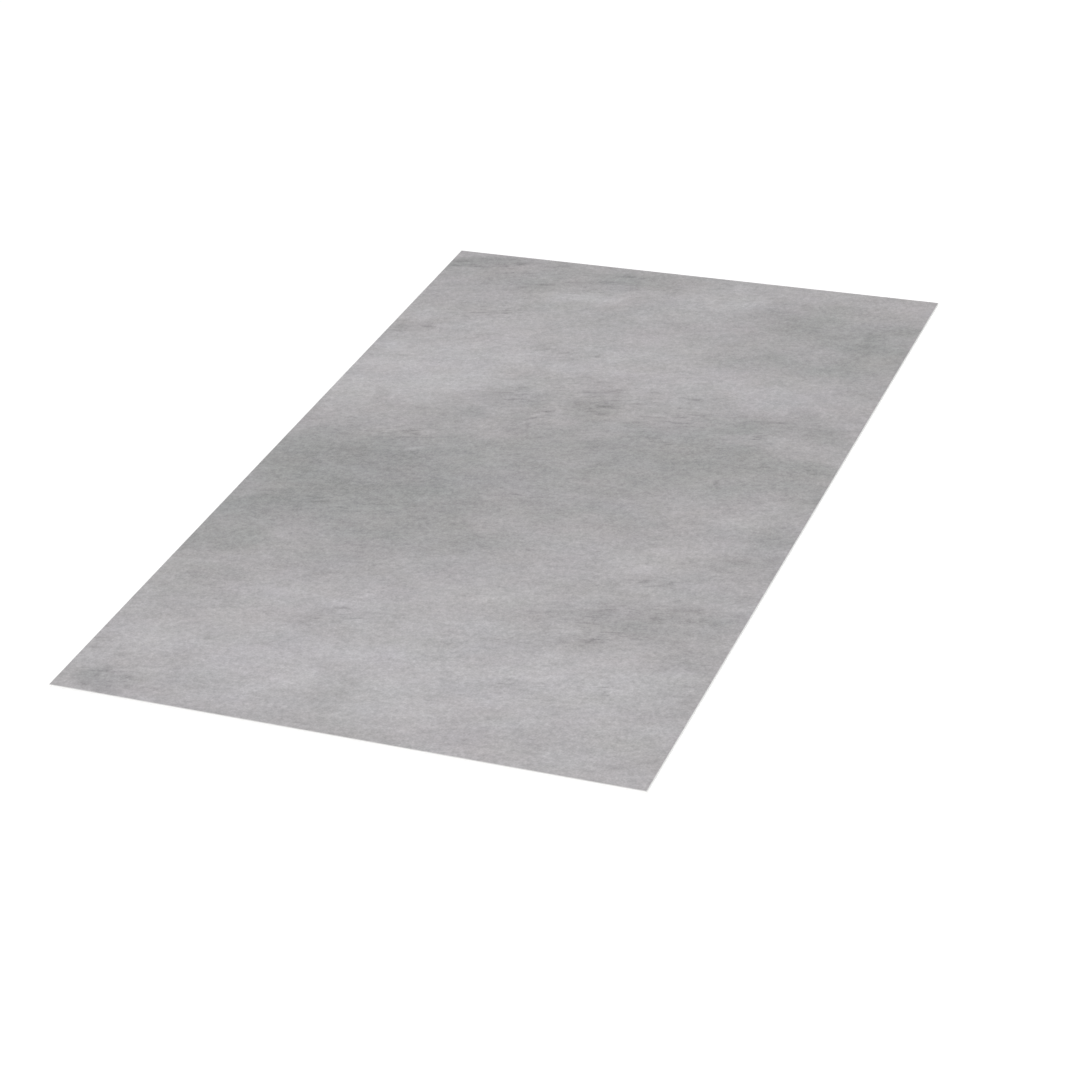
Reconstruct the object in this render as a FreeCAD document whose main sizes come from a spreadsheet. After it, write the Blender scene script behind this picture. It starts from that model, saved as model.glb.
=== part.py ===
import FreeCAD, Part
import os
import Sketcher

# One loose glue-down vinyl floor tile: a calendered sheet die-cut to a rectangle, lying wear face up.
# The origin is the middle of the glue face. X is the short side, Y the long side and Z is up.

# Driving dimensions, in millimetres
drivingSizes = [
    ("tile_width", "457.2", "short side, 18 inches"),
    ("tile_length", "762", "long side, 30 inches"),
    ("tile_thickness", "2.5", "glue face to wear face"),
    ("bevel_width", "0.5", "edge bevel, measured across the wear face"),
    ("bevel_depth", "0.4", "edge bevel, measured down the cut edge"),
]


def makeSizeSheet(doc):
    sheet = doc.addObject("Spreadsheet::Sheet", "sizes")
    for row, (alias, value, meaning) in enumerate(drivingSizes, start=1):
        sheet.set(f"A{row}", alias)
        sheet.set(f"B{row}", value)
        sheet.set(f"C{row}", meaning)
        sheet.setAlias(f"B{row}", alias)
    doc.recompute()


def originPlane(body, role):
    for feature in body.Origin.OriginFeatures:
        if feature.Role == role:
            return feature


# A rectangle centred on the sketch's origin, whose two sides are bound to cells of the sheet
def addCentredRectangle(sketch, widthCell, lengthCell):
    corners = [FreeCAD.Vector(x, y, 0) for x, y in ((-1, -1), (1, -1), (1, 1), (-1, 1))]
    for start, end in zip(corners, corners[1:] + corners[:1]):
        sketch.addGeometry(Part.LineSegment(start, end), False)
    near, right, far, left = range(4)
    for side, following in ((near, right), (right, far), (far, left), (left, near)):
        sketch.addConstraint(Sketcher.Constraint("Coincident", side, 2, following, 1))
    for side in (near, far):
        sketch.addConstraint(Sketcher.Constraint("Horizontal", side))
    for side in (right, left):
        sketch.addConstraint(Sketcher.Constraint("Vertical", side))
    sketch.addConstraint(Sketcher.Constraint("Symmetric", near, 1, far, 1, -1, 1))
    width = sketch.addConstraint(Sketcher.Constraint("DistanceX", near, 1, near, 2, 2.0))
    sketch.renameConstraint(width, "width")
    sketch.setExpression("Constraints.width", widthCell)
    length = sketch.addConstraint(Sketcher.Constraint("DistanceY", right, 1, right, 2, 2.0))
    sketch.renameConstraint(length, "length")
    sketch.setExpression("Constraints.length", lengthCell)


def makeVinylTile(doc):
    body = doc.addObject("PartDesign::Body", "VinylTile")
    body.Label = "vinyl_tile"
    body.Placement = FreeCAD.Placement()

    # The die-cut outline, drawn on the glue face
    outline = body.newObject("Sketcher::SketchObject", "TileOutline")
    outline.AttachmentSupport = [(originPlane(body, "XY_Plane"), "")]
    outline.MapMode = "FlatFace"
    addCentredRectangle(outline, "sizes.tile_width", "sizes.tile_length")

    # The sheet, from the glue face up to the wear face
    sheetStock = body.newObject("PartDesign::Pad", "SheetStock")
    sheetStock.Profile = outline
    sheetStock.setExpression("Length", "sizes.tile_thickness")
    doc.recompute()

    # A fine bevel runs round the wear face and is mitred at the four square corners
    faceHeights = [face.CenterOfGravity.z for face in sheetStock.Shape.Faces]
    wearFace = 1 + faceHeights.index(max(faceHeights))
    bevel = body.newObject("PartDesign::Chamfer", "EdgeBevel")
    bevel.Base = (sheetStock, [f"Face{wearFace}"])
    bevel.ChamferType = "Two distances"
    bevel.setExpression("Size", "sizes.bevel_depth")
    bevel.setExpression("Size2", "sizes.bevel_width")
    doc.recompute()
    return body


def checkDocument(doc):
    for item in doc.Objects:
        if "Invalid" in item.State or "Error" in item.State:
            raise RuntimeError(f"{item.Label} didn't recompute: {item.State}")


def exportSubParts(subParts):
    for subPart in subParts:
        if subPart.Shape.isNull() or not subPart.Shape.isValid():
            raise RuntimeError(f"{subPart.Label} has no valid shape")
    os.makedirs("parts", exist_ok=True)
    for subPart in subParts:
        subPart.Shape.exportStep(f"parts/{subPart.Label}.step")
        box = subPart.Shape.BoundBox
        print(subPart.Label, round(box.XLength, 3), round(box.YLength, 3), round(box.ZLength, 3))


doc = FreeCAD.newDocument("GlueDownVinylTile")
makeSizeSheet(doc)
vinylTile = makeVinylTile(doc)
checkDocument(doc)
exportSubParts([vinylTile])
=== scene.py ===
import bpy
import math
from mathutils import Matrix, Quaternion, Vector


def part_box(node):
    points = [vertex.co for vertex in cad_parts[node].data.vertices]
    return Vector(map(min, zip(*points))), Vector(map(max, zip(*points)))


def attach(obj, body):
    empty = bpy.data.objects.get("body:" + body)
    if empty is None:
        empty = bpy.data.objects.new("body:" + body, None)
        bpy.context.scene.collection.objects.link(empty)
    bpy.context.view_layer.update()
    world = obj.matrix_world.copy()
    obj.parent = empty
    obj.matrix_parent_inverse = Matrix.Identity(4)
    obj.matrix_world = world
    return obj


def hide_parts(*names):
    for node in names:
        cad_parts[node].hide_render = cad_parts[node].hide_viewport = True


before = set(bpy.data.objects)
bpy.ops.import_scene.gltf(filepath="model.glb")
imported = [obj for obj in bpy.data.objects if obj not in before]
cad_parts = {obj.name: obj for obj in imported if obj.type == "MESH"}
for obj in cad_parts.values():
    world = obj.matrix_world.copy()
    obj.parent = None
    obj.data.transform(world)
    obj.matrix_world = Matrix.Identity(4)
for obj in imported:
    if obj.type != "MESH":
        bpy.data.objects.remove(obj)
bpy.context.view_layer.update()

# The tile's real size, from the frame, in metres
tileLow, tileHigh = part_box("vinyl_tile")
tileWidth = tileHigh.x - tileLow.x
tileLength = tileHigh.y - tileLow.y
tileThickness = tileHigh.z
mm = 0.001
print(f"frame: tile {tileWidth / mm:.1f} x {tileLength / mm:.1f} x {tileThickness / mm:.2f} mm")

# The pressed sheet: what the mesh holds of its surface
tileSheet = {
    "columns": 222,             # vertices across the wear face
    "rows": 370,                # vertices along it
    "bevelWidth": 0.5 * mm,     # the solid's own bevel
    "bevelDepth": 0.4 * mm,
    "embossDepth": 0.11 * mm,   # deepest hollow of the trowelled relief
    "embossSize": 24 * mm,
    "embossStretch": 2.2,       # hollows are this much longer along the trowel's way
    "embossFade": 3 * mm,       # the relief runs out this far from the bevel
    "embossDetail": 3.0,
    "embossRoughness": 0.6,
    "embossRange": (0.3, 0.7),  # noise value of the level places, and of the deepest ones
    "cutWobble": 0.04 * mm,     # unevenness of the cut edge
    "cutWobbleSize": 9 * mm,
    # rings of vertices down the cut edge, as shares of its height
    "cutRings": (0.75, 0.45, 0.2),
    "arris": 0.12 * mm,         # rounding where the cut edge meets the glue face
    # its rings: height and setback, as shares of the arris
    "arrisRings": ((1.0, 0.0), (0.3, 0.3), (0.0, 1.0)),
    "weldDistance": 0.002 * mm,
    "sharpAngle": 25,           # degrees from which an edge is shaded sharp
    "seed": 7.0,
}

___

**STATED TASK:** Copy out the data shown above without altering anything.

**RESPONSE TO THIS TASK:**
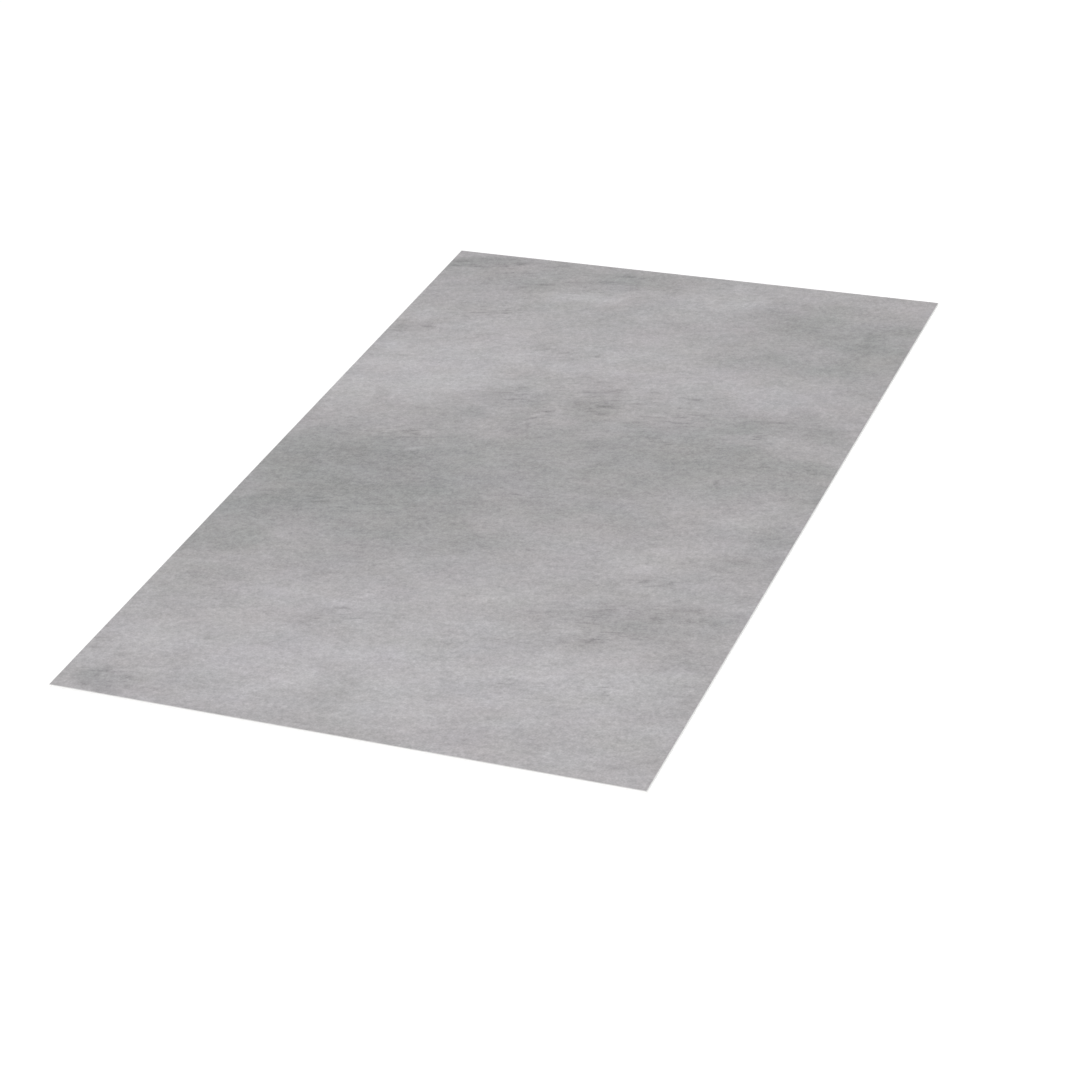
Reconstruct the object in this render as a FreeCAD document whose main sizes come from a spreadsheet. After it, write the Blender scene script behind this picture. It starts from that model, saved as model.glb.
=== part.py ===
import FreeCAD, Part
import os
import Sketcher

# One loose glue-down vinyl floor tile: a calendered sheet die-cut to a rectangle, lying wear face up.
# The origin is the middle of the glue face. X is the short side, Y the long side and Z is up.

# Driving dimensions, in millimetres
drivingSizes = [
    ("tile_width", "457.2", "short side, 18 inches"),
    ("tile_length", "762", "long side, 30 inches"),
    ("tile_thickness", "2.5", "glue face to wear face"),
    ("bevel_width", "0.5", "edge bevel, measured across the wear face"),
    ("bevel_depth", "0.4", "edge bevel, measured down the cut edge"),
]


def makeSizeSheet(doc):
    sheet = doc.addObject("Spreadsheet::Sheet", "sizes")
    for row, (alias, value, meaning) in enumerate(drivingSizes, start=1):
        sheet.set(f"A{row}", alias)
        sheet.set(f"B{row}", value)
        sheet.set(f"C{row}", meaning)
        sheet.setAlias(f"B{row}", alias)
    doc.recompute()


def originPlane(body, role):
    for feature in body.Origin.OriginFeatures:
        if feature.Role == role:
            return feature


# A rectangle centred on the sketch's origin, whose two sides are bound to cells of the sheet
def addCentredRectangle(sketch, widthCell, lengthCell):
    corners = [FreeCAD.Vector(x, y, 0) for x, y in ((-1, -1), (1, -1), (1, 1), (-1, 1))]
    for start, end in zip(corners, corners[1:] + corners[:1]):
        sketch.addGeometry(Part.LineSegment(start, end), False)
    near, right, far, left = range(4)
    for side, following in ((near, right), (right, far), (far, left), (left, near)):
        sketch.addConstraint(Sketcher.Constraint("Coincident", side, 2, following, 1))
    for side in (near, far):
        sketch.addConstraint(Sketcher.Constraint("Horizontal", side))
    for side in (right, left):
        sketch.addConstraint(Sketcher.Constraint("Vertical", side))
    sketch.addConstraint(Sketcher.Constraint("Symmetric", near, 1, far, 1, -1, 1))
    width = sketch.addConstraint(Sketcher.Constraint("DistanceX", near, 1, near, 2, 2.0))
    sketch.renameConstraint(width, "width")
    sketch.setExpression("Constraints.width", widthCell)
    length = sketch.addConstraint(Sketcher.Constraint("DistanceY", right, 1, right, 2, 2.0))
    sketch.renameConstraint(length, "length")
    sketch.setExpression("Constraints.length", lengthCell)


def makeVinylTile(doc):
    body = doc.addObject("PartDesign::Body", "VinylTile")
    body.Label = "vinyl_tile"
    body.Placement = FreeCAD.Placement()

    # The die-cut outline, drawn on the glue face
    outline = body.newObject("Sketcher::SketchObject", "TileOutline")
    outline.AttachmentSupport = [(originPlane(body, "XY_Plane"), "")]
    outline.MapMode = "FlatFace"
    addCentredRectangle(outline, "sizes.tile_width", "sizes.tile_length")

    # The sheet, from the glue face up to the wear face
    sheetStock = body.newObject("PartDesign::Pad", "SheetStock")
    sheetStock.Profile = outline
    sheetStock.setExpression("Length", "sizes.tile_thickness")
    doc.recompute()

    # A fine bevel runs round the wear face and is mitred at the four square corners
    faceHeights = [face.CenterOfGravity.z for face in sheetStock.Shape.Faces]
    wearFace = 1 + faceHeights.index(max(faceHeights))
    bevel = body.newObject("PartDesign::Chamfer", "EdgeBevel")
    bevel.Base = (sheetStock, [f"Face{wearFace}"])
    bevel.ChamferType = "Two distances"
    bevel.setExpression("Size", "sizes.bevel_depth")
    bevel.setExpression("Size2", "sizes.bevel_width")
    doc.recompute()
    return body


def checkDocument(doc):
    for item in doc.Objects:
        if "Invalid" in item.State or "Error" in item.State:
            raise RuntimeError(f"{item.Label} didn't recompute: {item.State}")


def exportSubParts(subParts):
    for subPart in subParts:
        if subPart.Shape.isNull() or not subPart.Shape.isValid():
            raise RuntimeError(f"{subPart.Label} has no valid shape")
    os.makedirs("parts", exist_ok=True)
    for subPart in subParts:
        subPart.Shape.exportStep(f"parts/{subPart.Label}.step")
        box = subPart.Shape.BoundBox
        print(subPart.Label, round(box.XLength, 3), round(box.YLength, 3), round(box.ZLength, 3))


doc = FreeCAD.newDocument("GlueDownVinylTile")
makeSizeSheet(doc)
vinylTile = makeVinylTile(doc)
checkDocument(doc)
exportSubParts([vinylTile])
=== scene.py ===
import bpy
import math
from mathutils import Matrix, Quaternion, Vector


def part_box(node):
    points = [vertex.co for vertex in cad_parts[node].data.vertices]
    return Vector(map(min, zip(*points))), Vector(map(max, zip(*points)))


def attach(obj, body):
    empty = bpy.data.objects.get("body:" + body)
    if empty is None:
        empty = bpy.data.objects.new("body:" + body, None)
        bpy.context.scene.collection.objects.link(empty)
    bpy.context.view_layer.update()
    world = obj.matrix_world.copy()
    obj.parent = empty
    obj.matrix_parent_inverse = Matrix.Identity(4)
    obj.matrix_world = world
    return obj


def hide_parts(*names):
    for node in names:
        cad_parts[node].hide_render = cad_parts[node].hide_viewport = True


before = set(bpy.data.objects)
bpy.ops.import_scene.gltf(filepath="model.glb")
imported = [obj for obj in bpy.data.objects if obj not in before]
cad_parts = {obj.name: obj for obj in imported if obj.type == "MESH"}
for obj in cad_parts.values():
    world = obj.matrix_world.copy()
    obj.parent = None
    obj.data.transform(world)
    obj.matrix_world = Matrix.Identity(4)
for obj in imported:
    if obj.type != "MESH":
        bpy.data.objects.remove(obj)
bpy.context.view_layer.update()

# The tile's real size, from the frame, in metres
tileLow, tileHigh = part_box("vinyl_tile")
tileWidth = tileHigh.x - tileLow.x
tileLength = tileHigh.y - tileLow.y
tileThickness = tileHigh.z
mm = 0.001
print(f"frame: tile {tileWidth / mm:.1f} x {tileLength / mm:.1f} x {tileThickness / mm:.2f} mm")

# The pressed sheet: what the mesh holds of its surface
tileSheet = {
    "columns": 222,             # vertices across the wear face
    "rows": 370,                # vertices along it
    "bevelWidth": 0.5 * mm,     # the solid's own bevel
    "bevelDepth": 0.4 * mm,
    "embossDepth": 0.11 * mm,   # deepest hollow of the trowelled relief
    "embossSize": 24 * mm,
    "embossStretch": 2.2,       # hollows are this much longer along the trowel's way
    "embossFade": 3 * mm,       # the relief runs out this far from the bevel
    "embossDetail": 3.0,
    "embossRoughness": 0.6,
    "embossRange": (0.3, 0.7),  # noise value of the level places, and of the deepest ones
    "cutWobble": 0.04 * mm,     # unevenness of the cut edge
    "cutWobbleSize": 9 * mm,
    # rings of vertices down the cut edge, as shares of its height
    "cutRings": (0.75, 0.45, 0.2),
    "arris": 0.12 * mm,         # rounding where the cut edge meets the glue face
    # its rings: height and setback, as shares of the arris
    "arrisRings": ((1.0, 0.0), (0.3, 0.3), (0.0, 1.0)),
    "weldDistance": 0.002 * mm,
    "sharpAngle": 25,           # degrees from which an edge is shaded sharp
    "seed": 7.0,
}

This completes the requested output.